If the buyer has not issued a replacement, the supplier should request confirmation rather than silently extending the old numbers. If the supplier has already made commitments, those should be reported with the expiring forecast so that the next release begins from the real position.
Cancellation should produce an inventory map
When demand falls, the discussion often jumps directly to cancellation charges. Before negotiating liability, the parties need a common inventory map.
The map should separate finished goods, work in progress, committed raw materials, and cancellable supply. It should show location, ownership, part number, date, or lot where relevant, alternative uses and the forecast or order that caused each commitment.
This prevents every unit from being described as customer-specific merely because it was purchased during the forecast period. Some material may be standard, returnable, or usable by another programme. Other inventory may genuinely exist only because the buyer authorised a commitment. The commercial resolution should follow those facts.
An inventory map also protects continuity. A demand reduction in one product may release components needed elsewhere.
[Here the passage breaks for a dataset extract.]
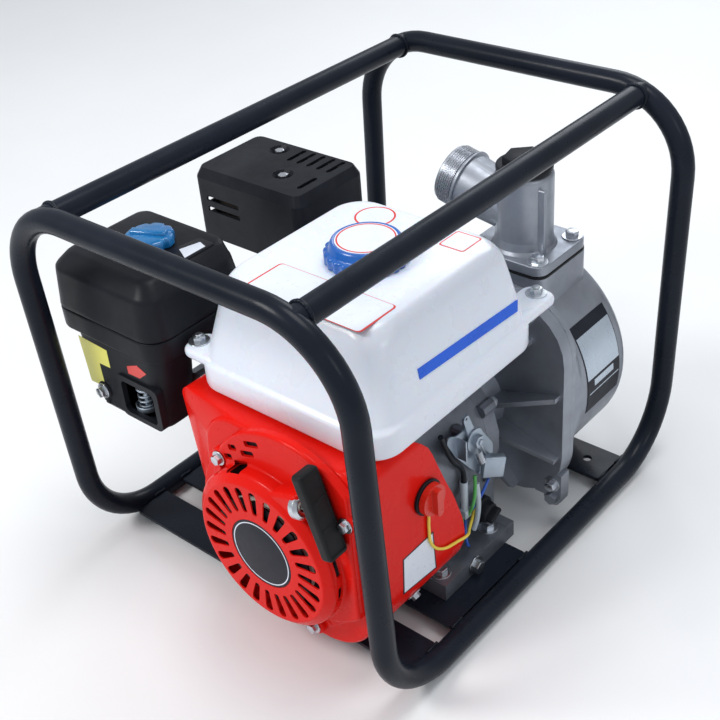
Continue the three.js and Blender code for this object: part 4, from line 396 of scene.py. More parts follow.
def lead(name, points, radius, sides=12, resolution=10):
    """A soft lead through points, as a round tube."""
    free()
    bpy.ops.curve.primitive_bezier_curve_add(location=(0, 0, 0))
    piece = named(name)
    curve = piece.data
    curve.splines.clear()
    spline = curve.splines.new('BEZIER')
    spline.bezier_points.add(len(points) - 1)
    for knot, point in zip(spline.bezier_points, points):
        knot.co = Vector(point) * MM
        knot.handle_left_type = 'AUTO'
        knot.handle_right_type = 'AUTO'
    curve.dimensions = '3D'
    curve.resolution_u = resolution
    curve.bevel_depth = radius * MM
    curve.bevel_resolution = sides // 4
    curve.use_fill_caps = True
    only(piece)
    bpy.ops.object.convert(target='MESH')
    return smooth(closed(bpy.context.object), 60)


def coil(name, wire_radius, coil_radius, pitch, turns, at, direction, steps=20):
    """A spring: a small circle screwed up round an axis."""
    free()
    bpy.ops.mesh.primitive_circle_add(vertices=10, radius=wire_radius * MM,
                                      location=(coil_radius * MM, 0, 0), rotation=(pi / 2, 0, 0))
    piece = named(name)
    settle(piece)
    modify(piece, 'SCREW', screw_offset=pitch * MM, iterations=turns, steps=steps, render_steps=steps)
    edit(piece)
    bpy.ops.mesh.fill_holes(sides=0)
    closed(piece)
    return smooth(aim(piece, at, direction), 60)


def hexagon(name, across, height, at, direction, roll=0, edge=0.7):
    """A hexagon head with a chamfered top."""
    free()
    bpy.ops.mesh.primitive_cylinder_add(vertices=6, radius=across / 2 * MM, depth=height * MM,
                                        location=(0, 0, height / 2 * MM))
    piece = named(name)
    settle(piece)
    bevel(piece, edge, 2, lambda e: middle(e).z > height - 0.01)
    return smooth(aim(piece, at, direction, roll), 25)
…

Treating cancellation only as a financial dispute can hide a useful reallocation opportunity.
Measure behaviour, not only accuracy
Forecast accuracy is important, but it is not the only measure of a healthy planning relationship.
Buyers should also track whether releases arrive on schedule, whether changes are explained, and whether old versions are withdrawn. Suppliers should be measured on acknowledgement quality, constraint disclosure, and the speed with which commitments are reported. Both sides should examine how often forecast ambiguity becomes excess inventory, shortage or an urgent approval request.
A forecast will never predict demand perfectly. Its value lies in making uncertainty manageable. That requires a controlled conversation in which the data has an owner, a meaning, and a limited life.
Without an expiry date, yesterday’s assumption can continue ordering tomorrow’s inventory. With one, the forecast becomes what it was meant to be: a current planning signal rather than a permanent promise.